The Federal Communications Commission has authorized SpaceX to increase the transmit power on two Starlink user terminals, a move aimed at improving throughput and reliability for consumers on the satellite network. The approval raises the maximum equivalent isotropic radiated power (EIRP) for the company’s current standard dish and its portable Mini dish, potentially delivering faster uploads and more resilient links in challenging conditions.
While SpaceX sought the change “to offer faster and/or more reliable service,” it has not said whether existing hardware will see the enhancement via software or if it will debut on new production units. The authorization covers both fixed installations and in-motion use, signaling benefits for homes as well as RVs, boats, and vehicles.

What the FCC Approved
According to FCC filings under Part 25 (earth stations), SpaceX can lift the standard dish’s maximum EIRP from 42.1 to 43.4 dBW and the Mini dish from 33.2 to 39.2 dBW. In linear terms, that’s roughly a 1.3 dB gain (about 35% higher link margin) for the standard terminal and a 6 dB jump (about 4x) for the Mini. EIRP expresses the effective signal strength in the most focused direction after antenna gain, not the raw transmitter power.
The green light follows technical showings that the higher power remains within the FCC’s off-axis EIRP density limits to protect other Ku-band satellite systems, and that the terminals meet RF exposure and safety requirements overseen by the FCC’s Office of Engineering and Technology.
Why More EIRP Matters
Satellite links live and die by link budget. A modest 1–2 dB boost can mean the difference between holding a higher-order modulation and coding scheme or stepping down in bad weather or at the edge of a cell. The 1.3 dB increase on the standard dish should help maintain peak rates more consistently, especially during rain fade or when the terminal has partial obstructions.
The 6 dB lift for the Mini is more dramatic. For portable users, quadrupling the effective uplink strength can reduce session drops, shorten latency spikes caused by retransmissions, and enable higher sustained upload rates. While Starlink downloads in the U.S. typically range into the low hundreds of megabits per second, uplink performance and stability are often constrained by terminal-side power and pointing—precisely what EIRP improvements address.
Which Hardware Is Affected
The FCC documents cite models UT3-V1 and UT3-V2, which industry watchers associate with the current standard terminal and the Starlink Mini. Both use electronically steered phased arrays, meaning power and beam shape are firmware-tunable within thermal and regulatory limits. That raises the prospect of at least some existing units gaining headroom through software, though SpaceX may choose to apply the change selectively by geography, congestion, or device revision.

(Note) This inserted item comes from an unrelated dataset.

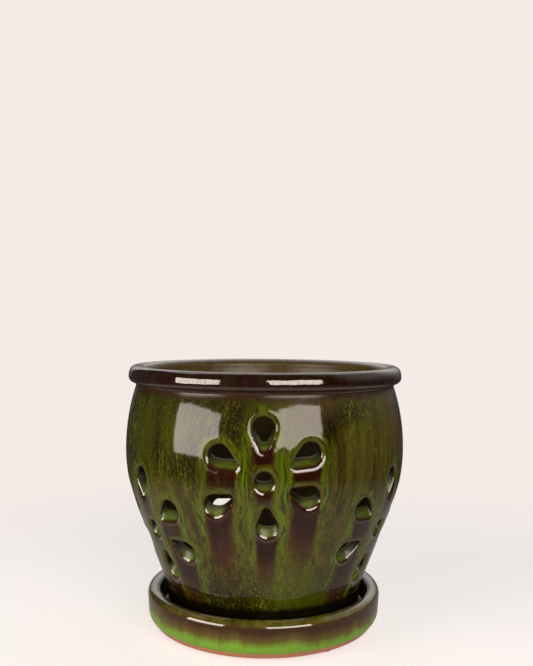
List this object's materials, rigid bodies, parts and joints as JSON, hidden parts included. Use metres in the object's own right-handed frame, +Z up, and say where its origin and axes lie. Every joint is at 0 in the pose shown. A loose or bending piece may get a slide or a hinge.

It’s also possible that only newer manufacturing lots, with updated power stages or improved heat dissipation, will run at the new ceiling. SpaceX has a track record of iterating hardware quietly while keeping model identifiers steady, and FCC grants often accommodate such incremental improvements.
Interference and Safety Safeguards
Higher power does not mean looser rules. The approval holds Starlink to established off-axis EIRP density masks designed to protect adjacent satellite operators, and to human exposure limits in line with FCC OET guidance. Practically, that means the dishes maintain strict beam shaping and automatic power control, only transmitting at peak power when link conditions and pointing accuracy permit.
The authorization also encompasses earth stations in motion, a category with added scrutiny because terminals operate near people and in dense RF environments. The FCC’s analysis requires minimum safe separation distances and continuous compliance under worst-case duty cycles, items typically documented in user manuals and compliance filings.
Strategic Context for SpaceX
The power bump aligns with SpaceX’s roadmap, which includes a higher-end “performance” terminal aimed at gigabit-class service as newer V3 satellites come online. Greater terminal EIRP enhances the uplink margin today and sets the stage for more aggressive modulation schemes tomorrow, once satellite payloads and spectrum coordination allow.
It also strengthens Starlink’s hand in mobility markets—maritime, land vehicles, and aviation—where link stability under motion and weather is paramount. As competing constellations like Eutelsat OneWeb and Amazon’s Project Kuiper scale, incremental gains in resilience and real-world throughput are meaningful differentiators, especially in crowded mid-latitude beams.
What to Watch Next
Keep an eye on SpaceX support notes and device labels for updated EIRP figures, as well as anecdotal reports of stronger uploads or fewer weather-related slowdowns—especially from Starlink Mini users. Network analytics from organizations such as Ookla and third-party drive tests may show whether the power increase translates into higher median upload rates or improved latency stability at the edges of coverage.
The headline: higher terminal power adds link margin. Whether that margin turns into visibly faster speeds, fewer drops, or both will depend on how aggressively SpaceX enables the new limits across its installed base and how quickly satellite capacity catches up to demand.